“Everything counts in large amounts …”
That lyric may be all well and good for Depeche Mode (make that, Rock and Roll Hall of Fame shortlisted Depeche Mode), but sometimes, smaller amounts count just as much.
Take the Florida Scrub-Jay. (Photo above by Louise Hunt, courtesy of the Cornell Lab of Ornithology) At just about 5,000 individuals, Florida’s only exclusive endemic is Endangered. And with the bird’s oak scrub habitat rapidly disappearing, scientists are searching for ways to preserve the species.
New research in Current Biology suggests that concentrating efforts on saving the remaining four large populations of the Florida Scrub-Jay isn’t all that’s needed. It turns out that smaller, scattered “satellite” groups of the bird are a source of needed genetic diversity when individuals leave the satellites and join the main populations.

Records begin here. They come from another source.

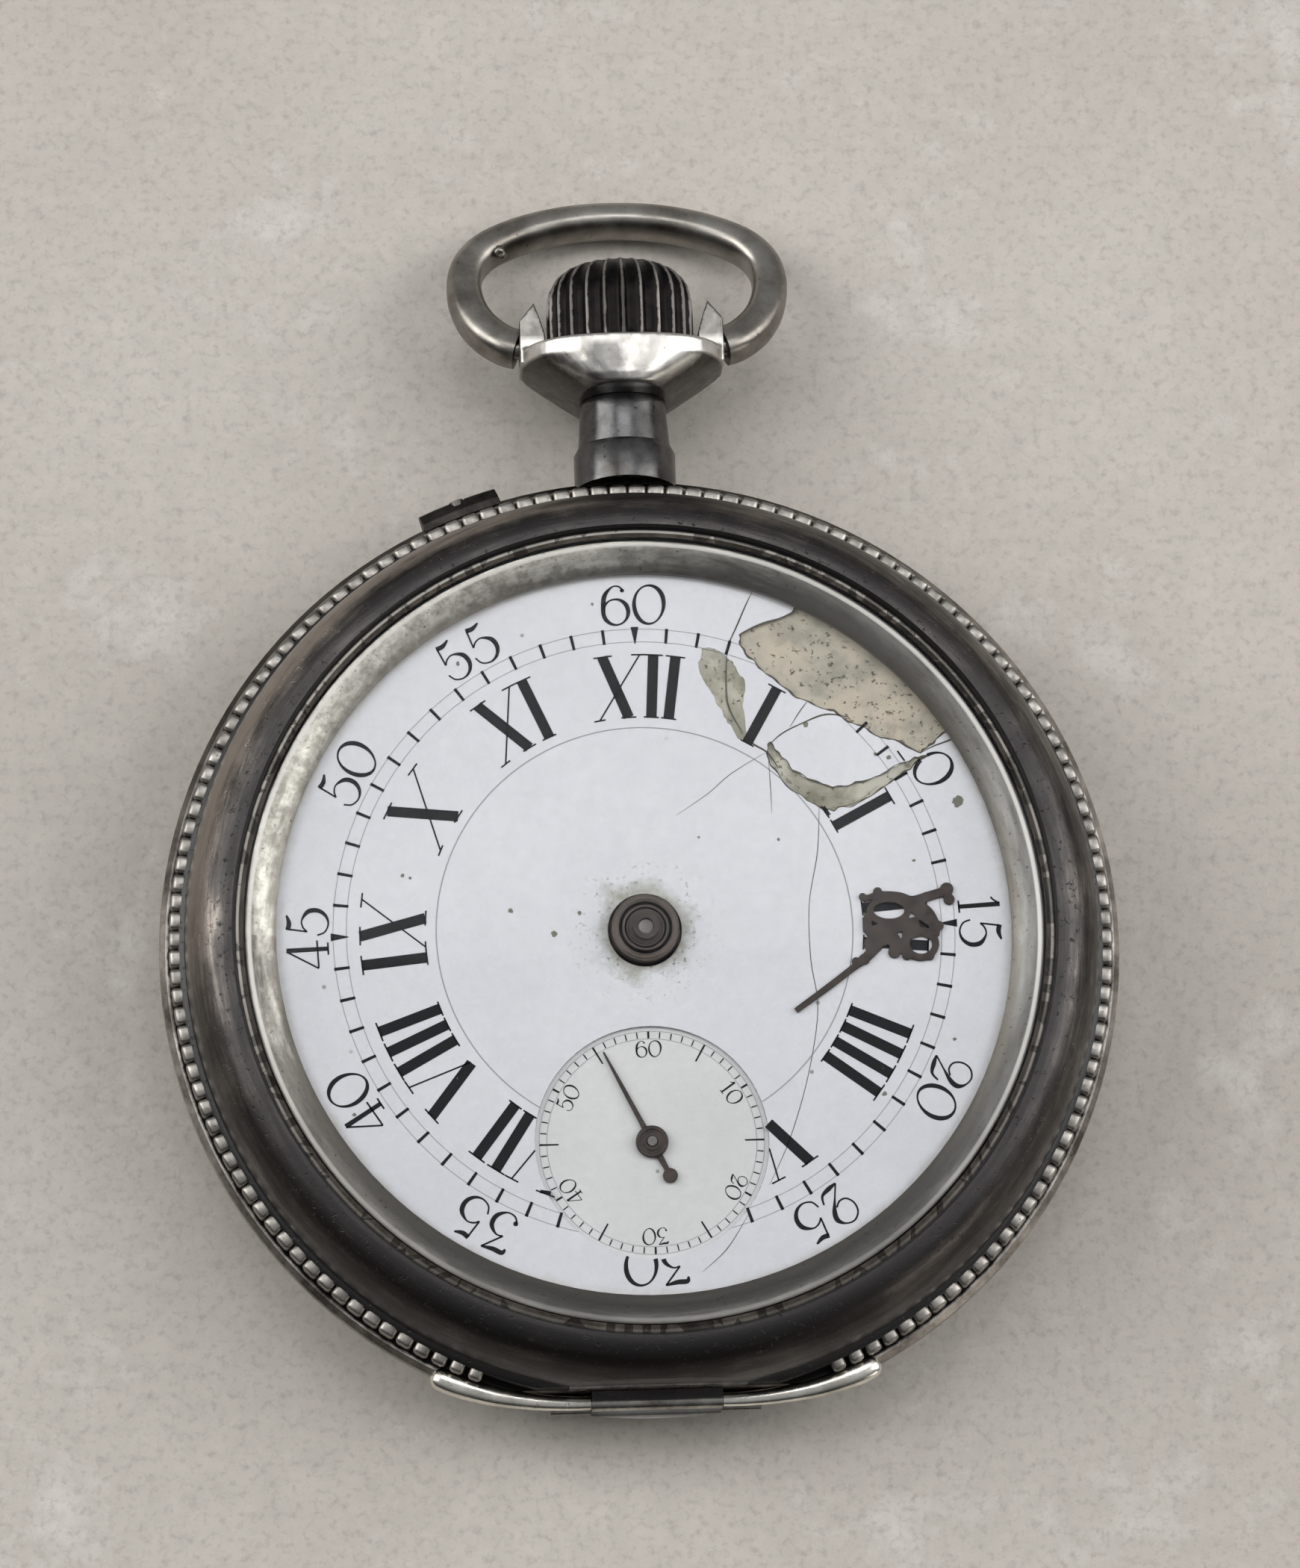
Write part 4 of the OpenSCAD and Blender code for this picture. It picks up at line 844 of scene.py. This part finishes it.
def digit(bm, d):
    """An old-style numeral one unit high, with its left edge at 0. Gives its width and its vertices."""
    made = []
    if d == "0":
        made += pen(bm, oval(0.4, 0.5, 0.36, 0.48, THIN, THICK, 0.5), 5, True)
        return 0.86, made
    if d == "1":
        made += straight(bm, 0.26, 0.0, 0.26, 1.0, THICK)
        made += pen(bm, [(0.08, 0.8, THIN), (0.15, 0.85, THIN), (0.24, 0.98, THIN)], 4)
        made += straight(bm, 0.1, 0.015, 0.42, 0.015, THIN)
        return 0.56, made
    if d == "2":
        made += pen(bm, [(0.44, 0.5, THIN), (0.3, 0.41, THIN), (0.13, 0.45, THIN), (0.04, 0.64, THIN),
                         (0.09, 0.86, THIN), (0.27, 0.985, THIN), (0.47, 0.93, THIN), (0.59, 0.77, THICK),
                         (0.55, 0.57, THICK), (0.36, 0.3, THIN), (0.12, 0.01, THIN)], 5)
        made += pen(bm, [(0.12, 0.01, THIN), (0.34, 0.03, THICK), (0.58, 0.09, THICK * 0.6),
                         (0.67, 0.29, THIN)], 4)
        return 0.76, made
    if d == "3":
        made += pen(bm, [(0.1, 0.82, THIN), (0.14, 0.93, THICK), (0.36, 0.93, THICK), (0.62, 0.99, THIN)], 4)
        made += straight(bm, 0.62, 0.99, 0.27, 0.56, THIN)
        made += pen(bm, [(0.27, 0.56, THIN), (0.44, 0.58, THIN), (0.63, 0.42, THICK), (0.62, 0.18, THICK),
                         (0.42, 0.01, THIN), (0.2, 0.02, THIN), (0.08, 0.16, THIN)], 4)
        made += ball(bm, 0.11, 0.17, 0.06)
        return 0.78, made
    if d == "4":
        made += straight(bm, 0.5, 1.0, 0.04, 0.27, THIN)
        made += straight(bm, 0.04, 0.27, 0.74, 0.27, THIN)
        made += straight(bm, 0.52, 1.0, 0.52, 0.0, THICK)
        made += straight(bm, 0.36, 0.015, 0.68, 0.015, THIN)
        return 0.82, made
    if d == "5":
        made += pen(bm, [(0.18, 0.96, THICK), (0.34, 0.93, THICK), (0.52, 1.0, THIN)], 4)
        made += straight(bm, 0.2, 0.95, 0.14, 0.5, THIN)
        made += pen(bm, [(0.14, 0.5, THIN), (0.25, 0.6, THIN), (0.42, 0.63, THIN), (0.63, 0.49, THICK),
                         (0.67, 0.26, THICK), (0.55, 0.07, THICK * 0.7), (0.34, 0.0, THIN),
                         (0.13, 0.08, THIN), (0.05, 0.26, THIN)], 5)
        return 0.8, made
    made += pen(bm, oval(0.38, 0.33, 0.31, 0.32, THIN, THICK, 0.3), 5, True)
    made += pen(bm, [(0.58, 0.86, THIN), (0.5, 0.96, THIN), (0.34, 0.96, THIN), (0.14, 0.74, THICK),
                     (0.07, 0.36, THICK)], 5)
    made += ball(bm, 0.57, 0.86, 0.05)
    return 0.8, made


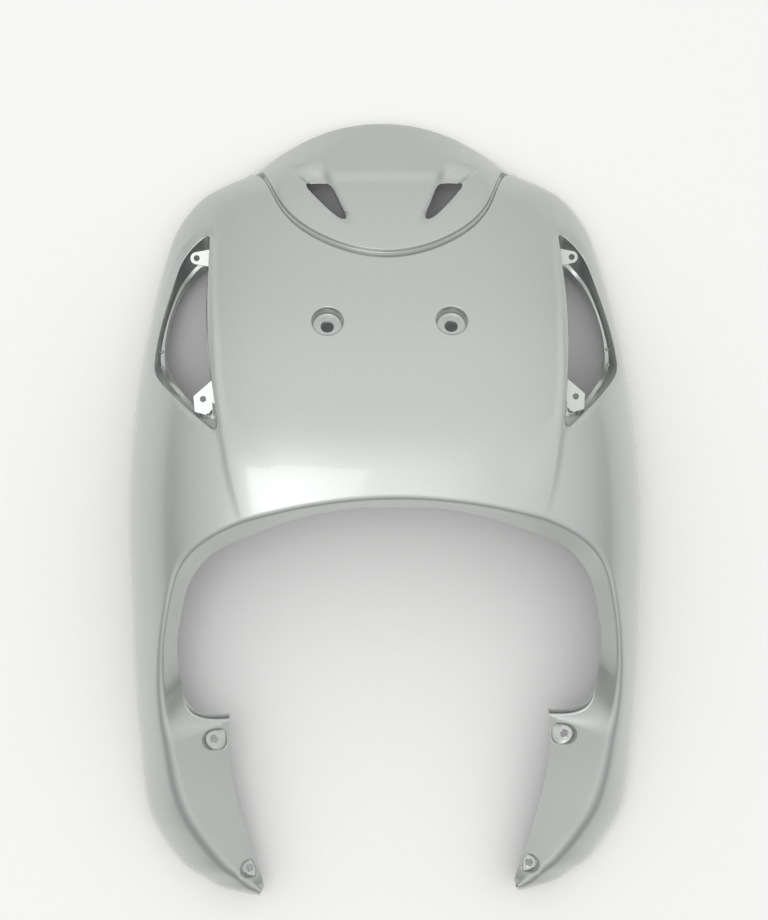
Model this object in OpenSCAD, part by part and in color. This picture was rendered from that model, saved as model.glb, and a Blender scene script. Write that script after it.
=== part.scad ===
// Front nose panel of a scooter: one injection-moulded shell, lying face up on its back rim.
// X is across the panel, Y runs from the leg tips (-) to the dome (+), Z is up, off the table.
// Every length is in millimetres. Outlines are written for the right half and mirrored.

/* [Shell] */
// Nominal wall thickness of the moulding
wall = 2.5; // [2:0.1:4]
// Radius that rolls the outer skin over into the arch flange and the leg plates
roll = 6; // [3:0.5:9]
// Scale on the height of the crown above the belt line
crown_scale = 1.0; // [0.8:0.05:1.2]
// Height of the soft bead that runs from the lamp window down to the arch
bead_height = 1.4; // [0:0.1:3]
// Half width of that bead
bead_half = 5; // [3:0.5:9]

/* [Dome] */
// Depth of the groove that separates the dome from the hood
groove_depth = 3.6; // [2:0.1:6]
// Width of the groove floor at the centre line
groove_width = 5.2; // [3:0.1:8]
// How far the dome stands proud of the hood at the groove
dome_proud = 1.2; // [0:0.1:3]
// Extra bulge of the dome between the groove and its top edge
dome_bulge = 5; // [0:0.5:10]
// Depth of the return lip on the dome's top edge
dome_lip = 5; // [2:0.5:12]
// Depth of the scoop that leads into each vent
scoop_depth = 5; // [0:0.5:9]

/* [Lamp windows] */
// Depth of the wall round each lamp window
pocket_depth = 17; // [8:1:25]
// Thickness of the walls and tabs inside the window
tab_wall = 2.5; // [2:0.1:4]
// Bore of the lamp screw holes
lamp_hole = 4.6; // [3:0.1:6]
// Width of the bevel that frames the outer side of the window
bevel_width = 7; // [3:0.5:10]
// Depth of that bevel at the window's edge
bevel_depth = 1.8; // [0.5:0.1:2.2]

/* [Screw cups] */
// Distance of each cup from the centre line
cup_x = 45; // [35:0.5:60]
// Position of the cups along the panel
cup_y = 136.5; // [120:0.5:150]
// Diameter of the recess
cup_bore = 22.6; // [18:0.2:28]
// Depth of the recess under the skin
cup_depth = 8; // [5:0.5:12]
// Tilt of the cup axis towards the dome
cup_tilt = 26; // [15:1:35]
// Clearance hole in the cup floor
cup_hole = 9; // [5:0.1:12]

/* [Leg plates] */
// Clearance hole of the leg screws
leg_hole = 5.4; // [4:0.1:8]
// Diameter of the screw seat
leg_seat = 16; // [12:0.5:20]
// Depth of the return lip across the top of each leg plate
leg_lip = 7; // [3:0.5:12]

/* [Hidden] */
$fn = 20;

// Crown height along the centre line: [position along the panel, height]
CROWN = [[-294, 40], [-256, 62], [-216, 82], [-156, 107], [-95, 127], [-37, 133], [8, 132], [51, 127],
         [89, 116], [131, 101], [175, 80], [222, 54], [254, 33], [294, 3]];
// Height of the belt line, where the side is widest
BELT = [[-294, 16], [-280, 8], [-256, 4], [-216, 6], [-134, 18], [-64, 26], [6, 24], [89, 18],
        [175, 12], [254, 11], [294, 8]];
// Half width at the belt line
WIDE = [[-294, 98], [-291, 114], [-287, 129], [-281, 140], [-274, 152], [-265, 161], [-249, 172],
        [-234, 180], [-218, 184], [-186, 187], [-146, 190], [-68, 192.5], [-1, 194], [43, 192], [89, 187],
        [134, 179], [165, 172], [196, 163], [212, 156.5], [227, 146], [242, 128], [249, 113], [255, 98]];
// How square the cross section is: [position, power of the width, power of the height]
SQUARE = [[-294, 3.2, 2], [-216, 3.6, 2], [0, 3.8, 2], [89, 3.6, 2], [175, 3.0, 1.8], [222, 2.4, 1.5],
          [254, 2.0, 1.3]];
// Height of the back rim the panel rests on
RIM = [[-294, 9], [-275, 3], [-250, 0.3], [-200, 1], [-80, 3], [100, 2.5], [200, 0.3], [235, 1], [256, 3]];
// Line of the bead beside the lamp and down to the arch: [position, half distance]
BEAD = [[-10, 105], [22, 114], [64, 121], [93, 125], [123, 127], [153, 129], [213, 130], [240, 131]];

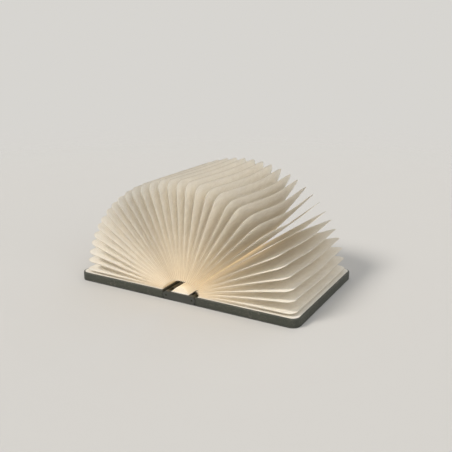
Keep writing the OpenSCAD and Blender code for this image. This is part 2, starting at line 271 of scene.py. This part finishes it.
def new_piece(name, points, faces, mirror=False):
    """A mesh object from points and faces, mirrored across the spine if asked."""
    if mirror:
        points = [(-x, y, z) for x, y, z in points]
        faces = [tuple(reversed(face)) for face in faces]
    mesh = bpy.data.meshes.new(name)
    mesh.from_pydata(points, [], faces)
    mesh.validate()
    mesh.polygons.foreach_set("use_smooth", [True] * len(mesh.polygons))
    mesh.set_sharp_from_angle(angle=SMOOTH_BELOW)
    piece = bpy.data.objects.new(name, mesh)
    bpy.context.scene.collection.objects.link(piece)
    return piece


def mark(piece, name, values):
    """Keeps a value under a name for each point of a piece, for its material to read."""
    piece.data.attributes.new(name, "FLOAT", "POINT").data.foreach_set("value", values)


def grid_faces(rows, columns, start=0, flip=False):
    """Quads between neighbouring points of a grid, numbered row by row."""
    faces = []
    for i in range(rows - 1):
        for j in range(columns - 1):
            a = start + i * columns + j
            face = (a, a + 1, a + columns + 1, a + columns)
            faces.append(tuple(reversed(face)) if flip else face)
    return faces


def shell_faces(rows, columns):
    """Faces of a thin closed shell: a grid for its outside, one for its inside, and the rim between them."""
    count = rows * columns
    faces = grid_faces(rows, columns) + grid_faces(rows, columns, count, flip=True)
    for j in range(columns - 1):
        first, last = j, (rows - 1) * columns + j
        faces.append((first + 1, first, first + count, first + 1 + count))
        faces.append((last, last + 1, last + 1 + count, last + count))
    for i in range(rows - 1):
        first, last = i * columns, i * columns + columns - 1
        faces.append((first, first + columns, first + columns + count, first + count))
        faces.append((last + columns, last, last + count, last + columns + count))
    return faces


def plate_outline(low, high, outer, inner, inset):
    """Points round a plate's plan, set in by a margin. Its outer and inner corners have their own radii."""
    corners = [
        (high.x - outer, high.y - outer, outer, 0),
        (low.x + inner, high.y - inner, inner, 90),
        (low.x + inner, low.y + inner, inner, 180),
        (high.x - outer, low.y + outer, outer, 270),
    ]
    outline = []
    for x, y, radius, start in corners:
        reach = max(radius - inset, FINEST)
        slide = max(inset - radius, 0.0)
        middle = math.radians(start + 45)
        for step in range(CORNER_STEPS + 1):
            turn = math.radians(start + 90 * step / CORNER_STEPS)
            outline.append((
                x + reach * math.cos(turn) - math.copysign(slide, math.cos(middle)),
                y + reach * math.sin(turn) - math.copysign(slide, math.sin(middle)),
            ))
    return outline


def plate(name, box, outer, inner, rim, wear_and_highlight_width, mirror=False):
    """A flat plate with rounded corners and rounded edges, marked with how much paler tone each point takes:
    wear, and a painted highlight round the rims.
    """
    low, high = box
    bend = [math.radians(90 * step / RIM_STEPS) for step in range(RIM_STEPS + 1)]
    # The mark is strongest halfway round each rounded rim. There the paler tone is wear and a painted
    # highlight.
    bottom = [(rim * (1 - math.sin(a)), low.z + rim * (1 - math.cos(a)), math.sin(2 * a)) for a in bend]
    top = [(inset, low.z + high.z - z, wear_and_highlight) for inset, z, wear_and_highlight in reversed(bottom)]
    rings = [(rim + wear_and_highlight_width, low.z, 0.0)] + bottom + top + [(rim + wear_and_highlight_width, high.z, 0.0)]
    points, edge_tone, faces = [], [], []
    for inset, z, wear_and_highlight in rings:
        outline = plate_outline(low, high, outer, inner, inset)
        points += [(x, y, z) for x, y in outline]
        edge_tone += [wear_and_highlight] * len(outline)
    count = len(points) // len(rings)
    for i in range(len(rings) - 1):
        for j in range(count):
            a, b = i * count + j, i * count + (j + 1) % count
            faces.append((a, b, b + count, a + count))
    faces.append(tuple(reversed(range(count))))
    faces.append(tuple(range(len(points) - count, len(points))))
    piece = new_piece(name, points, faces, mirror)
    mark(piece, "edge_tone", edge_tone)
    return piece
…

Consequently, their breeding efforts with resident birds produce more and healthier offspring than “inbred” resident-resident pairings.
As researcher Nancy Chen (formerly of Cornell University and now with the University of California, Davis) put it in a press release, “It’s important to consider preserving small and even inbred populations … as they may play a vital role in preserving genetic diversity in larger and seemingly stable populations.”
Or as Lin-Manuel Miranda might say, “Immigrants—we get the job done.”